Llama 4 vs Qwen 3 for On-Premise Legal Document Processing
Open-source models for self-hosted legal AI: comparing document analysis, compliance extraction, and deployment efficiency for law firms.
Why On-Premise for Legal
Law firms face unique AI deployment challenges: client confidentiality (attorney-client privilege), regulatory compliance (data residency, GDPR), competitive sensitivity (M&A deals, litigation strategy), and ethical obligations. Sending client documents to cloud AI providers raises significant professional responsibility concerns.
Self-hosted open-source models address these concerns while enabling AI-powered efficiency.
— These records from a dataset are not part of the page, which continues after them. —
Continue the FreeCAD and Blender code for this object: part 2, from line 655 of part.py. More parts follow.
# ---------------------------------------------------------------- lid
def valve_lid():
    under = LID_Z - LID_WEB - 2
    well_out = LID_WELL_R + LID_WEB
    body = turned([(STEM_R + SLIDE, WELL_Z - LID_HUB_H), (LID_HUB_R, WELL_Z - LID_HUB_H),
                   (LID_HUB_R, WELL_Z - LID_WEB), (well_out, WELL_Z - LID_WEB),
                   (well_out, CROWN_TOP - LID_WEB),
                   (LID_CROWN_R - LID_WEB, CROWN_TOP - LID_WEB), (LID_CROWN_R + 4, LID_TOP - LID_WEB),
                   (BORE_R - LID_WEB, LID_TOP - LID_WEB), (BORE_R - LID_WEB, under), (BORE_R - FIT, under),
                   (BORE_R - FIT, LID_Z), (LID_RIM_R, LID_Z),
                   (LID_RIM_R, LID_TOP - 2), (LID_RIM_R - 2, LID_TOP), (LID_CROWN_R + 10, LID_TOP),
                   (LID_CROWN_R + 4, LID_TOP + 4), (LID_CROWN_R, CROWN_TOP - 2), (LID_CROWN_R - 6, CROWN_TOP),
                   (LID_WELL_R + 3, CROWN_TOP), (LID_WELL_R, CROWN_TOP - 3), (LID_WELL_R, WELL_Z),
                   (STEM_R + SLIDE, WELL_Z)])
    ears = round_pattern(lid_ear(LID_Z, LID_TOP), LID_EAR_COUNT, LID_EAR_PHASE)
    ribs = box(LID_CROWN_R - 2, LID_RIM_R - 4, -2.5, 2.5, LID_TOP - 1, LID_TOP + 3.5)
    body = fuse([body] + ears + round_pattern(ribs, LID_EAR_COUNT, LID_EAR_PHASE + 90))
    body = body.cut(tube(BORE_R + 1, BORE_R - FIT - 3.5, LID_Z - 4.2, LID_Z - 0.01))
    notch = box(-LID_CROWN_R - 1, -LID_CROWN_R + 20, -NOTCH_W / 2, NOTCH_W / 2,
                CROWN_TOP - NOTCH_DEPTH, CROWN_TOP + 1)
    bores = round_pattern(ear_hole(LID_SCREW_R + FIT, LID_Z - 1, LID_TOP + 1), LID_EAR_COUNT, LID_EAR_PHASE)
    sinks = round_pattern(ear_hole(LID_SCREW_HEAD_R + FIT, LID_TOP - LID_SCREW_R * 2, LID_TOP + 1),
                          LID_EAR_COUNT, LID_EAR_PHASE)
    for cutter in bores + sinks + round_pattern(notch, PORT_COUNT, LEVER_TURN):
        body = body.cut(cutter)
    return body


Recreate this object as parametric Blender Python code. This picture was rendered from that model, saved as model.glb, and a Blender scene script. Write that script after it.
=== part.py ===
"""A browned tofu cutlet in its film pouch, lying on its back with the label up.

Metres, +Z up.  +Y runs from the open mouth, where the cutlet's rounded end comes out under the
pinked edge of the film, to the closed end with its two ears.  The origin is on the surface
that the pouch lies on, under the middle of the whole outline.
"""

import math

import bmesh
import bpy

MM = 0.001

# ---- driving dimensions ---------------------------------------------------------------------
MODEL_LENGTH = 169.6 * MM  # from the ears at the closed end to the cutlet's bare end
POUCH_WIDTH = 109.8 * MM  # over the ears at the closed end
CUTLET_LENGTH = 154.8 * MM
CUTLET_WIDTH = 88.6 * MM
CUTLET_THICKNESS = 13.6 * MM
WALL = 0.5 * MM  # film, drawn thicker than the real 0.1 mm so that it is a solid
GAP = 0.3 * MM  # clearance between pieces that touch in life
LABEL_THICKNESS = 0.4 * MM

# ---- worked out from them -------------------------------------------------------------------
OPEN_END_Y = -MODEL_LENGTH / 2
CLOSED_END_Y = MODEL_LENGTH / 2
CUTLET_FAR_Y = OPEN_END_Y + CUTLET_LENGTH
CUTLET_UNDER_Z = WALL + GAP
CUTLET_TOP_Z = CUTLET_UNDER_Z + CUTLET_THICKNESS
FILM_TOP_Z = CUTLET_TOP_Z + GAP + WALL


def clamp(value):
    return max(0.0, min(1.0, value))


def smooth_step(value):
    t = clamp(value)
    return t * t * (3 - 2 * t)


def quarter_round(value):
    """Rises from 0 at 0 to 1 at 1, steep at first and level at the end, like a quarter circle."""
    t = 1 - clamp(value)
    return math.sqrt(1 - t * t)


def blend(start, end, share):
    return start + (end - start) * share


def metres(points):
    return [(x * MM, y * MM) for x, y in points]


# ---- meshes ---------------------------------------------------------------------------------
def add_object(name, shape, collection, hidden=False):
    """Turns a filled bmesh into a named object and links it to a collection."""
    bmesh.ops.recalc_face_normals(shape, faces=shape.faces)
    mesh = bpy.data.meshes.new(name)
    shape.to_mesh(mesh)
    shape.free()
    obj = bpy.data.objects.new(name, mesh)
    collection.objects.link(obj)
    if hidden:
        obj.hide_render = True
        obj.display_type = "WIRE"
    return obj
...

We compare Meta's Llama 4 and Alibaba's Qwen 3 — two leading open-source options for legal document processing.
Document Analysis Quality
Llama 4 (Maverick, 400B MoE) achieves 91.8% accuracy on legal document analysis tasks — clause identification, obligation extraction, defined term mapping, and cross-reference resolution. Qwen 3 (72B) scores 89.3% on the same benchmark, a respectable result for a significantly smaller model.
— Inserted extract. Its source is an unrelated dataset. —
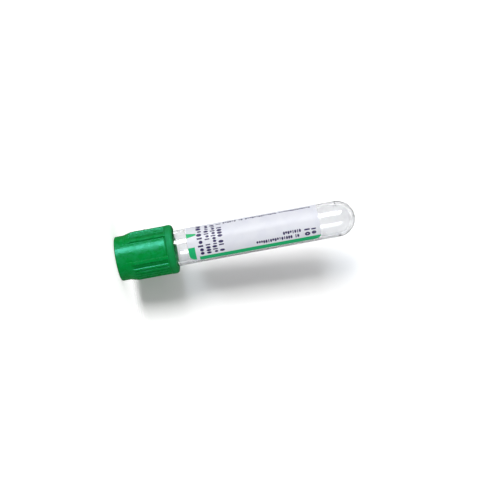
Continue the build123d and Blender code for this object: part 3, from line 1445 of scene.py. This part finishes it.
@dataclass
class Studio:
    """The pale floor, a pale sheet behind the tube, the soft light and the camera."""

    floor_size: float = 3.0
    floor_glow: float = 0.4
    sheet_size: float = 1.6
    sheet_glow: float = 0.04
    sheet_colour: Colour = (0.57, 0.57, 0.57)
    sheet_lean: float = 6.0
    sheet_turn: float = 16.4
    sheet_gap: float = 16.5
    sheet_fade: float = 5.0
    ambient: float = 0.7
    room_gloss: float = 0.1
    room_through: float = 0.85
    lens: float = 63.5
    camera_reach: float = 299.6
    camera_station: float = 41.0
    aim_left: float = -1.165
    aim_station: float = 41.4
    camera_roll: float = 79.56
    softboxes: tuple[Softbox, ...] = (
        Softbox("key_light", 44.0, 0.8, 230.0, 1.4, 0.5, 5.0, Lights.MATT),
        Softbox("strip_light", 41.0, 0.6, 204.0, 1.1, 0.24, 9.0, Lights.GLOSS),
        Softbox("back_light", 170.0, 0.9, 41.0, 0.7, 0.7, 2.0, Lights.MATT),
    )
    sheet_light: Softbox = Softbox("sheet_light", 41.0, 0.8, 150.0, 0.35, 0.3, 10.2, Lights.MATT)

    def build(self, axis: TubeAxis) -> None:
        """Makes the whole studio.

        Args:
            axis: The tube's axis.
        """
        self._floor()
        sheet = self._sheet(axis)
        self._light_only(self.sheet_light.build(axis), sheet)
        self._world()
        for softbox in self.softboxes:
            softbox.build(axis)
        self._camera(axis)

    def _floor(self) -> None:
        """The floor. The softbox reaches below it, and its light and gloss pass through."""
        half = self.floor_size / 2
        corners = [(-half, -half, 0), (half, -half, 0), (half, half, 0), (-half, half, 0)]
        floor = self._paper("floor", corners, StudioWhite("pale_floor", self.floor_glow))
        floor.visible_shadow = False
        floor.visible_glossy = False
        floor.visible_transmission = False

    def _sheet(self, axis: TubeAxis) -> bpy.types.Object:
        """The sheet close behind the tube, which its shadow falls on. It leans back a little.

        Args:
            axis: The tube's axis.

        Returns:
            The sheet's object.
        """
        turn, half = math.radians(self.sheet_turn), self.sheet_size / 2
        front = axis.direction(math.cos(turn), math.sin(turn), 0)
        side = Vector((0, 0, 1)).cross(front)
        foot = axis.point(0, 0, 0) * Vector((1, 1, 0)) - front * self.sheet_gap * MM
        lean = math.radians(self.sheet_lean)
        high = (Vector((0, 0, math.cos(lean))) - front * math.sin(lean)) * self.sheet_size
        near, far = foot - side * half, foot + side * half
        corners = [near, far, far + high, near + high]
        paper = StudioWhite("pale_backdrop", self.sheet_glow, self.sheet_fade, self.sheet_colour)
        sheet = self._paper("backdrop", corners, paper)
        sheet.visible_glossy = False
        return sheet

    @staticmethod
    def _light_only(lamp: bpy.types.Object, target: bpy.types.Object) -> None:
        """Makes a lamp light one object and nothing else.

        Args:
            lamp: The lamp's object.
            target: What it lights.
        """
        receivers = bpy.data.collections.new(f"lit_by_{lamp.name}")
        receivers.objects.link(target)
        lamp.light_linking.receiver_collection = receivers

    @staticmethod
    def _paper(name: str, corners: Sequence[Sequence[float]], finish: StudioWhite) -> bpy.types.Object:
        """Adds one flat piece of paper to the stage.

        Args:
            name: Its name.
            corners: Its four corners in metres, in order.
            finish: Its white.

        Returns:
            The paper's object.
        """
        mesh = bpy.data.meshes.new(name)
        mesh.from_pydata(corners, [], [(0, 1, 2, 3)])
        mesh.materials.append(finish.make())
        paper = bpy.data.objects.new(name, mesh)
        bpy.context.scene.collection.objects.link(paper)
        return paper

    def _world(self) -> None:
        """Even soft light, and a white background for the rays that show it."""
        world = bpy.data.worlds.new("studio")
        world.use_nodes = True
        bpy.context.scene.world = world
        nodes = Tree(world.node_tree)
        camera, gloss, through = ray_kinds(nodes)
        strength = self.ambient + camera * (1 - self.ambient)
        strength = strength + gloss * (1 - through) * (self.room_gloss - self.ambient)
        strength = strength + through * (self.room_through - self.ambient)
        inputs = {"Color": (1.0, 1.0, 1.0, 1.0), "Strength": strength}
        light = nodes.node("ShaderNodeBackground", inputs=inputs)
        nodes.node("ShaderNodeOutputWorld", inputs={"Surface": light})

    def _camera(self, axis: TubeAxis) -> None:
        """The camera square to the tube, rolled so that the tube lies across its view.

        Args:
            axis: The tube's axis.
        """
        data = bpy.data.cameras.new("camera")
        data.lens = self.lens
        data.sensor_width = 36.0
        data.clip_start, data.clip_end = 0.01, 20.0
        camera = bpy.data.objects.new("camera", data)
        bpy.context.scene.collection.objects.link(camera)
        place = axis.point(self.camera_reach, 0, self.camera_station)
        aim = axis.point(0, self.aim_left, self.aim_station)
        back = (place - aim).normalized()
        roll = math.radians(self.camera_roll)
        up = axis.direction(0, math.sin(roll), -math.cos(roll))
        camera.matrix_world = looking(place, back, up)
        bpy.context.scene.camera = camera


def looking(place: Vector, back: Vector, up: Vector) -> Matrix:
    """Turns a lamp or camera.

    Args:
        place: Where it is.
        back: The unit direction that it faces away from.
        up: Roughly where its top points.

    Returns:
        Its matrix.
    """
    right = up.cross(back).normalized()
    top = back.cross(right)
    turn = Matrix((right, top, back)).transposed().to_4x4()
    return Matrix.Translation(place) @ turn


def main() -> None:
    """Builds every piece in order, then the studio."""
    logging.basicConfig(level=logging.INFO, format="%(message)s")
    tube, shield = ClearTube(), RibbedShield()
    shield_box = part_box("shield")
    lip_height = shield_box[1].z
    axis = TubeAxis(lip_height + (tube.length - shield.overlap) * MM)
    tube.build(axis, ClearPlastic())
    FilmLabel().build(axis, tube, LabelPrint())
    RubberStopper().build(axis, tube, StopperRubber())
    shield.build(axis, tube, shield.finish(axis, tube))
    Studio().build(axis)
    bpy.context.scene.view_settings.view_transform = "Standard"


if __name__ == "__main__":
    main()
For English-language legal documents, Llama 4 has a clear quality advantage. Qwen 3 closes the gap on multilingual legal work — its Chinese legal understanding is superior, and it handles EU multilingual regulations more naturally than Llama.
Deployment & Resource Requirements
Llama 4 Maverick requires significant infrastructure: 8x A100 GPUs (or equivalent) for full precision, reducible to 4x A100 with INT8 quantization. Total hardware cost: $80-120K for a self-hosted deployment.
Qwen 3 72B runs on 2x A100 GPUs at full precision, or a single A100 with INT4 quantization. Hardware cost: $20-40K. For smaller firms, Qwen 3 offers a dramatically more accessible entry point to on-premise AI. The quality gap must be weighed against 3-5x hardware savings.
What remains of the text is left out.